Cleanliness. While similar to particle size distribution, abrasive cleanliness stands on its own as the final important attribute for a waterjet cutting abrasive. Cleanliness refers to the amount of super-fines present in the abrasive product. These fines are so small that they often adhere to larger particles. From a technical perspective, the producers of quality garnet abrasives use a measurement called “suspended solids” to quantify how clean the product is. Using a product that has not been properly processed generates nuisance dust while loading the abrasive hopper, which may cause poor feeding and cutting over time.
Choosing the right supply partner is an important action for a metal fabricator. A reputable waterjet manufacturer or abrasive supplier should assist a fabricator with determining the right abrasive type and grade. This aids in the selection of an abrasive that will maximize the performance of the waterjet cutting machine.

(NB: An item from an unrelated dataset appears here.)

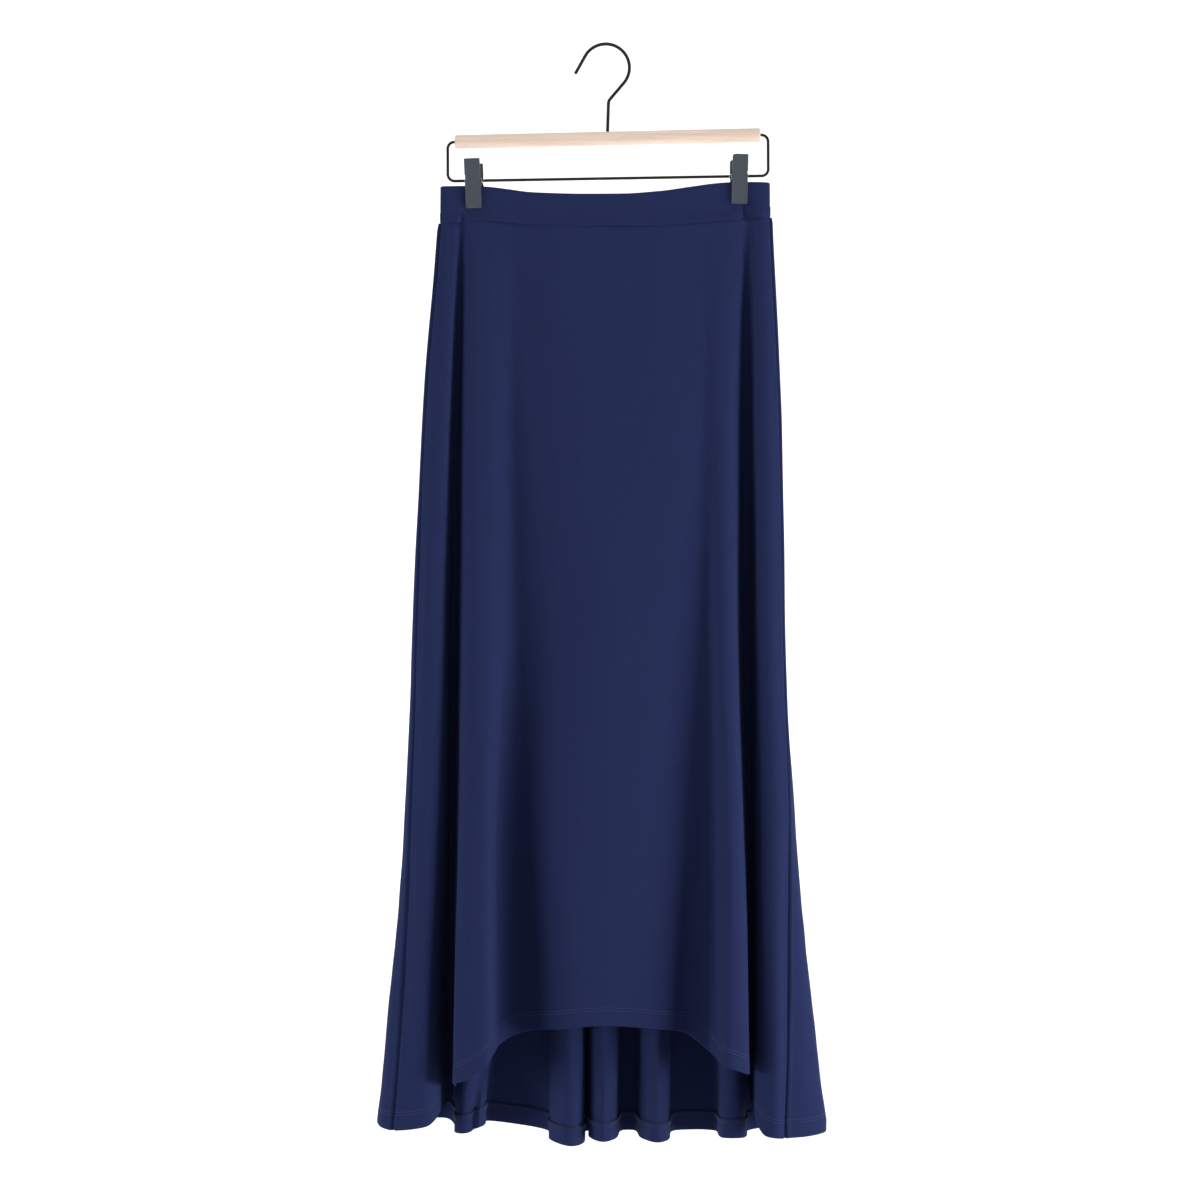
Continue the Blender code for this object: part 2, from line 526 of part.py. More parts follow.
def main():
    for leftover in list(bpy.data.objects):
        bpy.data.objects.remove(leftover, do_unlink=True)
    jersey = surface("navy_jersey", (0.016, 0.025, 0.090), 0.9)
    band_jersey = surface("band_jersey", (0.016, 0.025, 0.090), 0.9)
    beech = surface("beech", (0.92, 0.73, 0.61), 0.55)
    black = surface("black_wire", (0.03, 0.03, 0.033), 0.4)
    slate = surface("slate_plastic", (0.066, 0.078, 0.095), 0.5)
    steel = surface("spring_steel", (0.6, 0.6, 0.6), 0.3, 1.0)

    seam = len(FRONT_FOLDS) - 1
    panel("front_panel", 0, seam, jersey)
    panel("back_panel", seam, len(FOLDS), jersey)
    waistband(band_jersey)

    hanger_dowel(beech)
    hanger_hook(black)
    hanger_frame(black)
    bar_left, bar_right = spot(*FRAME_FEET[0]), spot(*FRAME_FEET[1])
    way = (bar_right - bar_left).normalized()
    for side, sideways, height, lean, slip, drop in CLIPS:
        middle = spot(sideways, height)
        jaw(f"clip_{side}_front_jaw", 1, lean, middle, slate)
        jaw(f"clip_{side}_rear_jaw", -1, lean, middle + Vector((slip, 0, drop)), slate)
        share = (sideways + slip / 2 - bar_left.x) / (bar_right.x - bar_left.x)
        spring(f"clip_{side}_spring", bar_left.lerp(bar_right, share), way, steel)


main()
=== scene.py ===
import math

import bpy
import numpy as np
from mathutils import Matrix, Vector


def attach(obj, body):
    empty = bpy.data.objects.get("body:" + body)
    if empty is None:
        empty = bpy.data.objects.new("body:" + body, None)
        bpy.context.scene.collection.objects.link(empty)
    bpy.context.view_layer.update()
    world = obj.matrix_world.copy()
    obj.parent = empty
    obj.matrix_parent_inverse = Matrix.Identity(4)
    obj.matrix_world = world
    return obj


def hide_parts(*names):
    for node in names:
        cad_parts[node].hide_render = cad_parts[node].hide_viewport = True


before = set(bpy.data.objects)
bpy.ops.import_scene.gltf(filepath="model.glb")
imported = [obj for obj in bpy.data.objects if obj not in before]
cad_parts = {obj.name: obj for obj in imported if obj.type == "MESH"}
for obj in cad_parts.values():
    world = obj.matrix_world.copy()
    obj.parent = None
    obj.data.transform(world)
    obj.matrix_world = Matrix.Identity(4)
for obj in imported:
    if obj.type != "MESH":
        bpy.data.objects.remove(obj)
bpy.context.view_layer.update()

# A maxi skirt of navy jersey, held by two pinch clips on a wooden hanger. x is sideways, -y is
# forward and z is up; the origin is the highest point inside the hook. Tables are in mm.
MM = 0.001

# ---- sizes of the skirt, mm

CLOTH = 0.8  # one layer of jersey
BAND_LAYER = 0.7  # each of the band's two layers
BAND_HALF = 0.85  # from the band's middle to the middle of either layer
HEM_BEND = 0.7  # radius of the folded hem
HEM_DEEP = 20.0  # of the allowance turned up inside
HEM_ROWS = (16.0, 19.0)  # the twin rows of stitches, above the folded edge
SEAM_GAP = 0.05  # between a panel and the waistband sewn to it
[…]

Expert advice. Expert consultation by a supplier includes helping fabricators evaluate a wide variety of different product factors, including the type and grade of abrasive that are best for the job.
Choosing the proper grade. Waterjet abrasives are available in a variety of grades, ranging from coarse (50 mesh) to very fine (230 mesh). Most waterjets use grades between 50 mesh and 120 mesh, with 80 mesh being the most widely used.
Delivery options. The supply partner should be capable of delivering waterjet abrasive in 25 kg or 1,000 kg bags. It also helps if the abrasive supplier can ship within 24 hours of receiving an order and has a warehouse nearby for one- to two-day shipping. This ensures timely deliveries and keeps freight costs as low as possible.